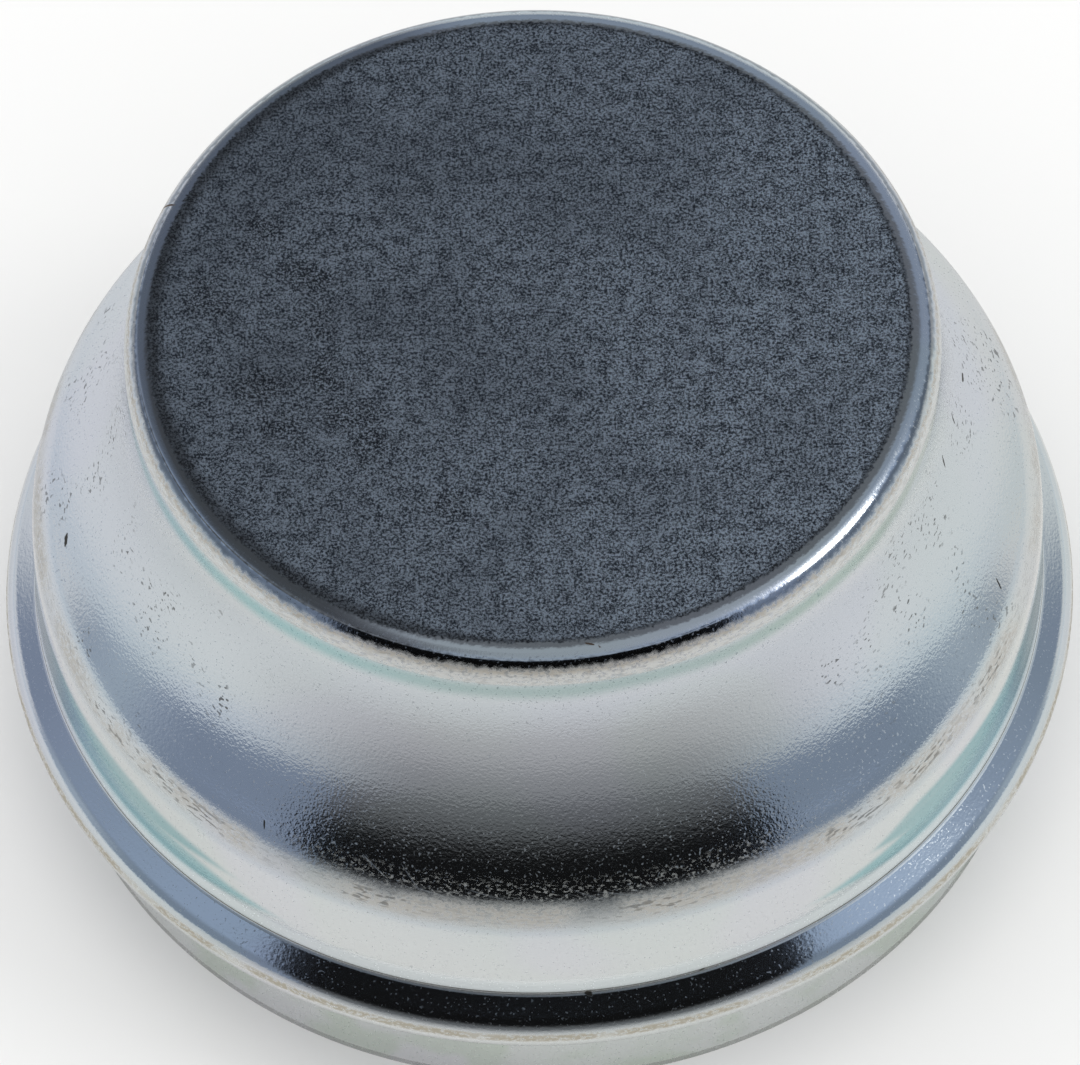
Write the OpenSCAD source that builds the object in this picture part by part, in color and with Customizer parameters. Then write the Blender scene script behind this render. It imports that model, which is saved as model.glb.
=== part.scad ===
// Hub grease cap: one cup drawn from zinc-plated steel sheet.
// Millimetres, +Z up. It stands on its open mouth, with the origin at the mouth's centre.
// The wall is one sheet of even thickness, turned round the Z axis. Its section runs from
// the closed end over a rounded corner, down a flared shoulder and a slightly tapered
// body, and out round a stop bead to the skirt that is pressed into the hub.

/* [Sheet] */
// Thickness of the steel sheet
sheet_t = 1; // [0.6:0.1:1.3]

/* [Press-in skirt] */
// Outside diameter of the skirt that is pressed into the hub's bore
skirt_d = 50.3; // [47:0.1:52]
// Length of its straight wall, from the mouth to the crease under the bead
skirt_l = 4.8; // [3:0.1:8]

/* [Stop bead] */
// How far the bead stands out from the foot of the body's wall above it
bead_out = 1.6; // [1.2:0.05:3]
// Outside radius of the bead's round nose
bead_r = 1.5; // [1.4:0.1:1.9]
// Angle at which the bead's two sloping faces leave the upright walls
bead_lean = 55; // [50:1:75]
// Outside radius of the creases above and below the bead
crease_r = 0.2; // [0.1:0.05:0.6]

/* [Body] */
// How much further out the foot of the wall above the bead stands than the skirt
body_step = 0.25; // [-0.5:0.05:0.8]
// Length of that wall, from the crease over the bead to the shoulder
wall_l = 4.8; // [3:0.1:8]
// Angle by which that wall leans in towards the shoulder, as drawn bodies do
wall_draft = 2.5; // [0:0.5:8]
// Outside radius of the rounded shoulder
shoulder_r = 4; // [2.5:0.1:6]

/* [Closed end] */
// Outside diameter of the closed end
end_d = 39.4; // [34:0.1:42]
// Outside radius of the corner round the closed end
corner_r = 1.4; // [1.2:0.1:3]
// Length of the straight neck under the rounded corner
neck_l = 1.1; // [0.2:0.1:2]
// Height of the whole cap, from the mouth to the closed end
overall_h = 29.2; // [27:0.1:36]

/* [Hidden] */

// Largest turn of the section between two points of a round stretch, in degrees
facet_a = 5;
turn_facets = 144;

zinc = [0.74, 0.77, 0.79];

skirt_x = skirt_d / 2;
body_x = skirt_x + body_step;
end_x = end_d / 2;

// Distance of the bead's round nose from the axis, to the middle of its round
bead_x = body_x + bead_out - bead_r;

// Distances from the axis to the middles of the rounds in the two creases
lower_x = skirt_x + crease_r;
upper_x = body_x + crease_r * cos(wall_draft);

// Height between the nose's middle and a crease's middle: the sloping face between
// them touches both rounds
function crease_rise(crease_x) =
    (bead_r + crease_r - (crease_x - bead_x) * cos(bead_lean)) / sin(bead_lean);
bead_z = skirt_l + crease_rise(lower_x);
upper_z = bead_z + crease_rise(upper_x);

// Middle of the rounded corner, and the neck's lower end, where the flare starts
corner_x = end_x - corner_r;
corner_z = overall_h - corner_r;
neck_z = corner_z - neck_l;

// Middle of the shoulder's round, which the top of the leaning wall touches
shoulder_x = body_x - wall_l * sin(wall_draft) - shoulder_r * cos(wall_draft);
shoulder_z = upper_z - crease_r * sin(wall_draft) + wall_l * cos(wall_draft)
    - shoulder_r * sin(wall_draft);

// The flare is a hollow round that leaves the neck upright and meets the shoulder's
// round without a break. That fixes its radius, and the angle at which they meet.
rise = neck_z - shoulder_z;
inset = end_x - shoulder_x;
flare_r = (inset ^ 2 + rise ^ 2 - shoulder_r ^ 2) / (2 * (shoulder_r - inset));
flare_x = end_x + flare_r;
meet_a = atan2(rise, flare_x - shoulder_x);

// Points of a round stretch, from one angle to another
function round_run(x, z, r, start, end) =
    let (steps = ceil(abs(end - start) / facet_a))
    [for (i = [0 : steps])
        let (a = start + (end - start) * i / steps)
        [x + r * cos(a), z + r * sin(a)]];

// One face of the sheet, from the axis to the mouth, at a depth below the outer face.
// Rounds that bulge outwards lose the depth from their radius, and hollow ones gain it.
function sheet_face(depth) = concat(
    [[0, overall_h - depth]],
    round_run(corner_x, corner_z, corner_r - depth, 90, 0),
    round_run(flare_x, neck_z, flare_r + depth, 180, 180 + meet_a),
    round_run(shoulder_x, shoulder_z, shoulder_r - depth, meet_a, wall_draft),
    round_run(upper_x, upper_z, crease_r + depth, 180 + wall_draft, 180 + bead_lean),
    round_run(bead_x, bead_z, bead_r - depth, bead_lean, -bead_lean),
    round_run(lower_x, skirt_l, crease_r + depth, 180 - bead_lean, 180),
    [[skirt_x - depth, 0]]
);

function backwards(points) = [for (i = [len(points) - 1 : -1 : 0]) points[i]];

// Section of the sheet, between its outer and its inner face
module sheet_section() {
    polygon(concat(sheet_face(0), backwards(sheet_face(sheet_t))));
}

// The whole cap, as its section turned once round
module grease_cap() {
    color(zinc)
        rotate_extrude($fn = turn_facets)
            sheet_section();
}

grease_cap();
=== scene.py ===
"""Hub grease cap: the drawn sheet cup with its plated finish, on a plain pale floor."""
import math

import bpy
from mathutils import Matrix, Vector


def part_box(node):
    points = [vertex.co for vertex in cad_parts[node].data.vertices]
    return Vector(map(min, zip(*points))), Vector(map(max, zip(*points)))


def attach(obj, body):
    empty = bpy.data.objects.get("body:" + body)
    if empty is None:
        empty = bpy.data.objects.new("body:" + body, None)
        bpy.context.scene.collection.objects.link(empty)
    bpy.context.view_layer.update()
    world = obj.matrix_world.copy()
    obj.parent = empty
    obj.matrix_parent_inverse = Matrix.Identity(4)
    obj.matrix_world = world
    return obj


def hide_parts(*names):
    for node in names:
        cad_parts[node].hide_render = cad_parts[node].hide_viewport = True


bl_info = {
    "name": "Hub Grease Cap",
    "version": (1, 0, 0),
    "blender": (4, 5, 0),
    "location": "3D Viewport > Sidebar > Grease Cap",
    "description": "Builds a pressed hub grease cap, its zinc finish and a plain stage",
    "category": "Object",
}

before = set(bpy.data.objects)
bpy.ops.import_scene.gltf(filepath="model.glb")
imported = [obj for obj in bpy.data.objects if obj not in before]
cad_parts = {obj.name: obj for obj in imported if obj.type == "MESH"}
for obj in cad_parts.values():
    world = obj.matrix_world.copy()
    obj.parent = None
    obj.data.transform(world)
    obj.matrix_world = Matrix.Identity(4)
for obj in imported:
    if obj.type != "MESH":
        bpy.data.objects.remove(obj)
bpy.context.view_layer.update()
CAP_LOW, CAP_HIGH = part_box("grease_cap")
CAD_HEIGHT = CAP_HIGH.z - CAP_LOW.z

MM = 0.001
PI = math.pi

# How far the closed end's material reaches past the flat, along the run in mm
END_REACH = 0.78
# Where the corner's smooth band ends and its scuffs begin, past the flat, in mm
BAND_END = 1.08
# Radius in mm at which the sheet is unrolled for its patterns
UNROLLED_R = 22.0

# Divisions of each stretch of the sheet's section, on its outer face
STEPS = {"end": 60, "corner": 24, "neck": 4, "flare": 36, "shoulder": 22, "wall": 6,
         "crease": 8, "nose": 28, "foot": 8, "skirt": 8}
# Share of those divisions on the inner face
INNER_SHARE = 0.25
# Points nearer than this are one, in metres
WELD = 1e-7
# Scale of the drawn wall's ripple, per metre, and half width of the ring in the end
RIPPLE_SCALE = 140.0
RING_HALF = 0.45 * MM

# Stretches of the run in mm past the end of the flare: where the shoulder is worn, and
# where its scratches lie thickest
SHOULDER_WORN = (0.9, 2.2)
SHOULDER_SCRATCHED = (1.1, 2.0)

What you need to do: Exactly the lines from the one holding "its inner face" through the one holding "imported = [obj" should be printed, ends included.

Task answer:
// Section of the sheet, between its outer and its inner face
module sheet_section() {
    polygon(concat(sheet_face(0), backwards(sheet_face(sheet_t))));
}

// The whole cap, as its section turned once round
module grease_cap() {
    color(zinc)
        rotate_extrude($fn = turn_facets)
            sheet_section();
}

grease_cap();
=== scene.py ===
"""Hub grease cap: the drawn sheet cup with its plated finish, on a plain pale floor."""
import math

import bpy
from mathutils import Matrix, Vector


def part_box(node):
    points = [vertex.co for vertex in cad_parts[node].data.vertices]
    return Vector(map(min, zip(*points))), Vector(map(max, zip(*points)))


def attach(obj, body):
    empty = bpy.data.objects.get("body:" + body)
    if empty is None:
        empty = bpy.data.objects.new("body:" + body, None)
        bpy.context.scene.collection.objects.link(empty)
    bpy.context.view_layer.update()
    world = obj.matrix_world.copy()
    obj.parent = empty
    obj.matrix_parent_inverse = Matrix.Identity(4)
    obj.matrix_world = world
    return obj


def hide_parts(*names):
    for node in names:
        cad_parts[node].hide_render = cad_parts[node].hide_viewport = True


bl_info = {
    "name": "Hub Grease Cap",
    "version": (1, 0, 0),
    "blender": (4, 5, 0),
    "location": "3D Viewport > Sidebar > Grease Cap",
    "description": "Builds a pressed hub grease cap, its zinc finish and a plain stage",
    "category": "Object",
}

before = set(bpy.data.objects)
bpy.ops.import_scene.gltf(filepath="model.glb")
imported = [obj for obj in bpy.data.objects if obj not in before]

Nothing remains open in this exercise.